I'm also considering trying to buff some of it out and use it. I read online about using Cerium Noxide, but I don't know how much it costs, where it get it or if it's too much work to bother.


----------



## snowball2020 (May 26, 2004)

for a tank this small, it's not worth it. most scratch remover cost like $25. for that price, just buy a new one. you can get one at petco for that much during the $1/gal sale. I saw 3 still for sale on the one at 15th street and 75


----------



## fishyjoe24 (May 18, 2010)

snowball2020 said:


> for a tank this small, it's not worth it. most scratch remover cost like $25. for that price, just buy a new one. you can get one at petco for that much during the $1/gal sale. I saw 3 still for sale on the one at 15th street and 75


HEY duc did you notice if they had any 20 gallon highs on sale?

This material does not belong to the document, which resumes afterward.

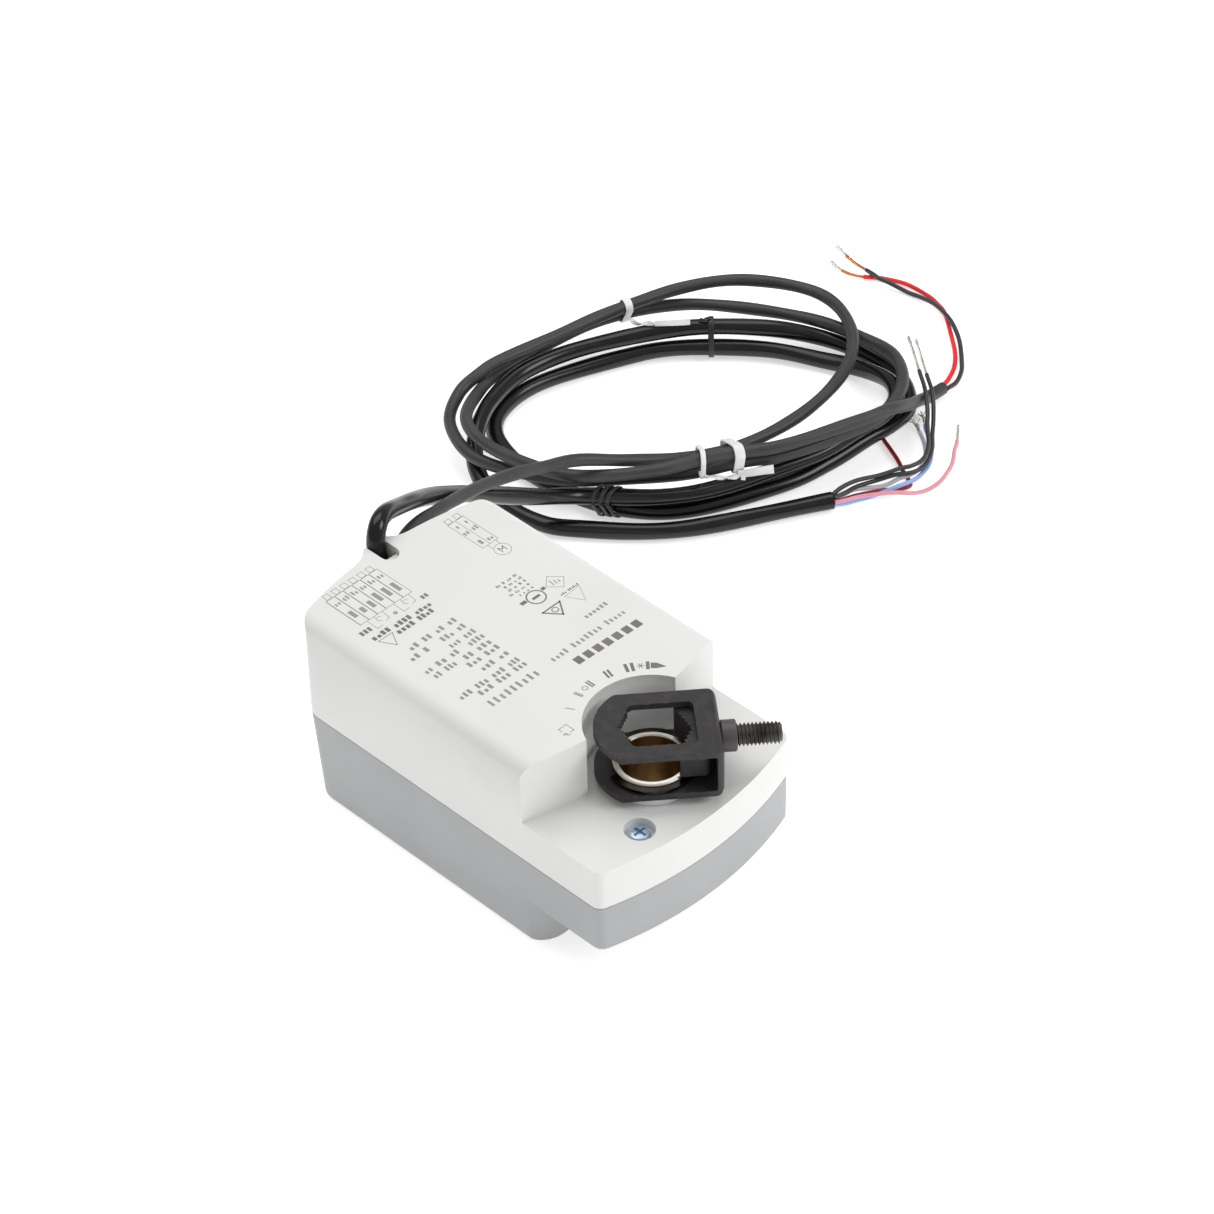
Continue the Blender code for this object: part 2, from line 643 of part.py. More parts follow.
POWER_ROUTE = [
    (9.5, 59.4, 47), (9.5, 62, 47), (10.6, 65, 47.6), (13.6, 67.3, 48.8), (18, 68.4, 49.8),
    (23, 69.1, 49.8), (29, 70.2, 48.4), (36, 72.4, 46), (53, 78, 38.4), (68, 81, 32), (81, 81.5, 26.8),
    (93, 80.5, 22.6), (107, 74.5, 17.6), (120.5, 67.5, 14.2), (137, 59.5, 13.3), (162, 57, 13),
    (186, 62.5, 13), (201.5, 75.5, 13), (206.5, 93, 13), (196.5, 113, 13), (180, 124.5, 13),
    (155, 132, 13), (135, 135.5, 13), (118, 138.7, 13.1), (110, 139.3, 12.2), (101.5, 139, 10),
    (91, 132, 9), (85, 117.5, 9), (88, 103, 9), (98, 88, 8), (113, 74, 8), (123, 64.5, 9),
    (132, 54.5, 13.4), (144, 46.5, 13.8), (170, 39.5, 13.6), (187.5, 43, 13), (200.5, 55.5, 11),
    (203.5, 71, 9), (199, 93.5, 8), (181, 121.5, 8), (158.5, 135, 8), (138.5, 138.5, 8),
    (118.5, 139.3, 8), (106, 135.3, 10), (92.5, 126.5, 13), (88, 115, 13), (88.5, 97.5, 14.5),
    (94, 81.5, 15.6), (109, 66.5, 17.2), (126.5, 57, 17.9), (140.5, 47, 18.3), (165, 38.3, 18.3),
    (174, 36.6, 17.6), (181, 37, 14.8), (188, 39.2, 10.4), (195, 42, 6.2), (201.3, 43.5, 3.2),
    (208.4, 44.2, 1.95),
]
cord("switch_cord", SWITCH_ROUTE, SWITCH_CORD_D, 11.4, sides=3, bend=8)
cord("power_cord", POWER_ROUTE, POWER_CORD_D, 12.0, bend=8)

PINK = [
    (146.8, 31.4, 2.6), (150, 29.8, 2.4), (153.5, 28.4, 2.2), (159.5, 24.4, 2.2), (163, 21.6, 2),
    (166, 19.4, 1.2), (169, 17.9, 0.8), (172, 17, 0.8), (176, 17, 0.8), (180, 18, 0.8), (185, 20, 0.8),
    (190, 23.5, 0.8), (193.5, 25.6, 0.8), (199.5, 30.5, 0.8),
]
BLUE = [
    (147.1, 31.9, 1.3), (150, 30.3, 0.9), (153.5, 28.8, 0.8), (157.5, 27, 0.8), (160.5, 25.4, 1.3),
    (163.5, 23.9, 2.1), (166, 22.9, 2.3), (168.3, 22.2, 2.3), (171.5, 21.8, 2.3), (175, 22.3, 2.2),
    (178.8, 23.6, 1.9), (182.8, 26.2, 1.2), (186, 29, 0.8), (188.6, 32, 0.8), (191.5, 36, 0.8),
    (194, 38.5, 0.8), (197, 41.6, 0.8),
]
DARK_RED = [
    (147.9, 33.1, 1.3), (151, 31.8, 0.9), (155, 30.3, 0.8), (161, 27, 0.8), (164.2, 24.6, 0.8),
    (167.2, 22.4, 0.8), (169.4, 22.4, 0.8), (171, 25, 0.8), (172.5, 28, 0.8), (175, 32.2, 0.8),
    (177.5, 37.5, 0.8), (179.5, 42, 0.8), (182.5, 47, 0.8),
]
WHITE = [
    (148.2, 33.6, 2.6), (151.5, 32.4, 2), (155, 31.8, 2), (158, 30.9, 1.3), (161, 29.2, 0.8),
    (164.5, 27.2, 0.8), (168, 25.4, 2.2), (171.5, 24, 2.3), (175.5, 24.2, 2.2), (180, 26.2, 1.9),
    (183.6, 29.2, 1.1), (186.6, 32.5, 0.8), (189.6, 37, 0.8), (191.6, 40, 0.8), (192.6, 41.4, 0.8),
]
BLACK_1 = [
    (147.9, 33.1, 3.9), (151.5, 32.8, 4.6), (156.5, 31.6, 4.8), (163.5, 28.8, 4.2), (168.5, 26, 5.2),
    (171.5, 24.2, 5.4), (175, 23.6, 5.4), (178.5, 24.6, 5.4), (182.5, 27.2, 5.2), (185.5, 30, 5.2),
    (189, 33.4, 5.8), (192, 36, 6.8), (195.5, 39.6, 8.2), (199.5, 44, 8), (204, 49.5, 7),
    (210.5, 57.5, 6), (217, 65.5, 5),
]
BLACK_2 = [
    (147.1, 31.9, 3.9), (151, 31.2, 3.7), (156, 31, 3.2), (162.5, 29.2, 2.6), (167.5, 26, 3.6),
    (170.5, 23.5, 3.8), (174, 22.6, 3.8), (178, 23.4, 3.8), (183.5, 26.6, 3.4), (188, 30.5, 3.4),
    (193, 34.5, 4.2), (197.5, 38.6, 6), (201, 42.4, 6.8), (205.5, 48, 6), (212, 56, 5),
    (218, 63.5, 4.4),
]
POWER_RED = [
    (209, 44.9, 2), (214, 46.8, 1), (219.5, 49.5, 0.8), (225, 54, 0.8), (231.5, 61.5, 0.8),
    (237.5, 69, 0.8), (239.5, 74, 0.8), (240.5, 78.5, 0.8), (240.5, 86.5, 0.8), (238.5, 92.5, 0.8),
    (236.5, 96, 0.8), (234, 99.5, 0.8), (232.4, 103, 0.9), (232, 107, 1), (232.8, 111.5, 1.2),
]
POWER_BLACK = [
    (209, 43.2, 1.9), (214, 44, 0.9), (218.5, 46, 0.8), (222, 48.6, 0.8), (229, 55.6, 1.5),
    (233, 61.6, 2.4), (235.5, 67, 2.5), (237.2, 73, 2.3), (238, 79, 1.2), (237.6, 84, 0.8),
    (236, 90.5, 2.1), (235.4, 93.5, 2.3), (235.6, 96, 2.4), (236.6, 100, 1.6), (237.6, 105.5, 0.9),
    (238.8, 110.5, 0.8), (240.2, 115.5, 0.9),
]
SWITCH_WIRE_D = 1.3
POWER_WIRE_D = 1.4
# name, route, diameter, length of bare conductor
WIRES = [
    ("switch_wire_pink", PINK, SWITCH_WIRE_D, 7.5),
    ("switch_wire_blue", BLUE, SWITCH_WIRE_D, 6.0),
    ("switch_wire_dark_red", DARK_RED, SWITCH_WIRE_D, 4.0),
    ("switch_wire_white", WHITE, SWITCH_WIRE_D, 6.0),
    ("switch_wire_black_1", BLACK_1, SWITCH_WIRE_D, 19.0),
    ("switch_wire_black_2", BLACK_2, SWITCH_WIRE_D, 19.0),
    ("power_wire_red", POWER_RED, POWER_WIRE_D, 13.0),
    ("power_wire_black", POWER_BLACK, POWER_WIRE_D, 16.0),
]
for name, route, diameter, bare in WIRES:
    cord(name, route, diameter, 4.2, bare=bare)


def hull(points):
    """Convex outline of a set of points, anticlockwise."""
    points = sorted(points)
    sides = []
    for ordered in (points, points[::-1]):
        chain = []
        for p in ordered:
            while len(chain) > 1 and (chain[-1][0] - chain[-2][0]) * (p[1] - chain[-2][1]) <= (
                chain[-1][1] - chain[-2][1]
            ) * (p[0] - chain[-2][0]):
                chain.pop()
            chain.append(p)
        sides += chain[:-1]
    return sides


def tie(name, centre, heading, strands, width, gap=0.4, thick=0.5):
    """A flat band around parallel strands given as (sideways, height, radius)."""

    def loop(extra):
        return hull([q for a, z, r in strands for q in circle(r + extra, 20, (a, z))])

    band = prism(name, loop(gap + thick), -width / 2, width / 2)
    cut(band, prism("tool", loop(gap), -width, width))
    # the band's own axes (sideways, up, along) in the head's axes
    a = math.radians(heading)
    turn = Matrix(((-math.sin(a), 0, math.cos(a)), (math.cos(a), 0, math.sin(a)), (0, 1, 0)))
    return move(band, Matrix.Translation((*centre, 0)) @ turn.to_4x4())


tie(
    "tie_white_front",
    (133, 56),
    -33,
    [(5.1, 13.35, 2.3), (-1.57, 12.85, 2.15), (-3.25, 18.1, 1.95)],
    2.6,
    gap=0.1,
    thick=0.35,
)
# name, centre, heading, then each strand's place sideways, height and radius
tie("tie_white_top", (163, 131), -20, [(-0.9, 13, 1.85), (1.9, 8, 1.85)], 2.6)
tie("tie_black_front", (101, 76), -55, [(-2.7, 9.15, 2.7), (0, 3.6, 2.75)], 2.0)
tie("tie_black_top", (176, 108), -45, [(-2.2, 3.45, 2.5), (0.5, 9.05, 2.5)], 2.0)
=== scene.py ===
"""The looks of a motorised damper actuator head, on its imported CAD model.

Everything is in metres, in the frame of the CAD model: +Z up along the output
hub, +Y towards the cable end, and the head stands on z = 0. Sizes below are
written in millimetres and scaled by MM.
"""

import json
import math
import random

import bmesh
import bpy
from mathutils import Matrix, Vector


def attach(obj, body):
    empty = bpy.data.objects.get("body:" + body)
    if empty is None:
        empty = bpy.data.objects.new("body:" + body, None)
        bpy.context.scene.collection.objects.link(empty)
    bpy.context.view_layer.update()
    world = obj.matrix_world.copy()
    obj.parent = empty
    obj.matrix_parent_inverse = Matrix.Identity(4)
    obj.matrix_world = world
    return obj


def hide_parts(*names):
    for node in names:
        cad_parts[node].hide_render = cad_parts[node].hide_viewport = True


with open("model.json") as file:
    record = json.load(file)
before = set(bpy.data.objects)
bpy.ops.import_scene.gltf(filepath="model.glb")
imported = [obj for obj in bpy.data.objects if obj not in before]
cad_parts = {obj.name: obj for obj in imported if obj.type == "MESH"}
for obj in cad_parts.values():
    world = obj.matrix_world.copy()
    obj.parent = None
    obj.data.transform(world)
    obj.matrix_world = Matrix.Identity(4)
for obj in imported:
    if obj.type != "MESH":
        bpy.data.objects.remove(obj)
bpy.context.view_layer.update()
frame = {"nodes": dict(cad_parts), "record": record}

MM = 0.001
DECK = 60.0  # top of the high deck
HUB = (0.0, -39.0)
CLAMP_ANGLE = math.radians(-40.5)  # the clamp screw's direction, seen from above
SCREW_Z = 53.3


# -------------------------------------------------------------------- camera
def add_camera():
    azimuth, elevation, roll = (math.radians(a) for a in (-44.465, 41.088, -1.386))
    target = Vector((47.52, 24.26, 30.0)) * MM
    distance = 1156.1 * MM
    back = Vector(
        (
            math.sin(azimuth) * math.cos(elevation),
            -math.cos(azimuth) * math.cos(elevation),
            math.sin(elevation),
        )
    )
    level = (-back).cross(Vector((0, 0, 1))).normalized()
    upright = level.cross(-back)
    right = math.cos(roll) * level + math.sin(roll) * upright
    up = math.cos(roll) * upright - math.sin(roll) * level
    data = bpy.data.cameras.new("camera")
    data.sensor_width = 36.0
    data.lens = 127.447
    data.clip_start = 0.01
    data.clip_end = 20.0
    camera = bpy.data.objects.new("camera", data)
    turn = Matrix((right, up, back)).transposed().to_4x4()
    camera.matrix_world = Matrix.Translation(target + back * distance) @ turn
    bpy.context.collection.objects.link(camera)
    bpy.context.scene.camera = camera


add_camera()


# ------------------------------------------------------------------- shaping
def finish_mesh(name, bm, materials, smooth=True):
    """The bmesh as an object with its normals facing out."""
    bmesh.ops.recalc_face_normals(bm, faces=bm.faces)
    mesh = bpy.data.meshes.new(name)
    bm.to_mesh(mesh)
    bm.free()
    for material in materials:
        mesh.materials.append(material)
    mesh.polygons.foreach_set("use_smooth", [smooth] * len(mesh.polygons))
    mesh.set_sharp_from_angle(angle=math.radians(40))
    obj = bpy.data.objects.new(name, mesh)
    bpy.context.collection.objects.link(obj)
    return obj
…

sharper I got a 20g tall with a lid/light that I would sell for $25.00 it does have one decent scratch though but not to bad.


----------



## Sharper (Oct 26, 2009)

I could only find the 20g 

I want the 30g to fit the stand I already have.


----------



## fishyjoe24 (May 18, 2010)

Sharper said:


> I could only find the 20g
> 
> I want the 30g to fit the stand I already have.


BOO don't give up... have you tried looking at pet supplies plus.
the one in richardson is really well lit and super clean and nice.
they had 2.5,5.5,10,15,20h,20L,29,I think they had 30's, they also had 45's, that was the richardson one. beltline and coit. the one in plano legacy and coit.( I go to this one as well it's clean too) has 2.5,5,10,20's,29,55,90,and 125.not sure what the dallas on has, because I never been in the dallas one.

http://www.petsuppliesplus.com


----------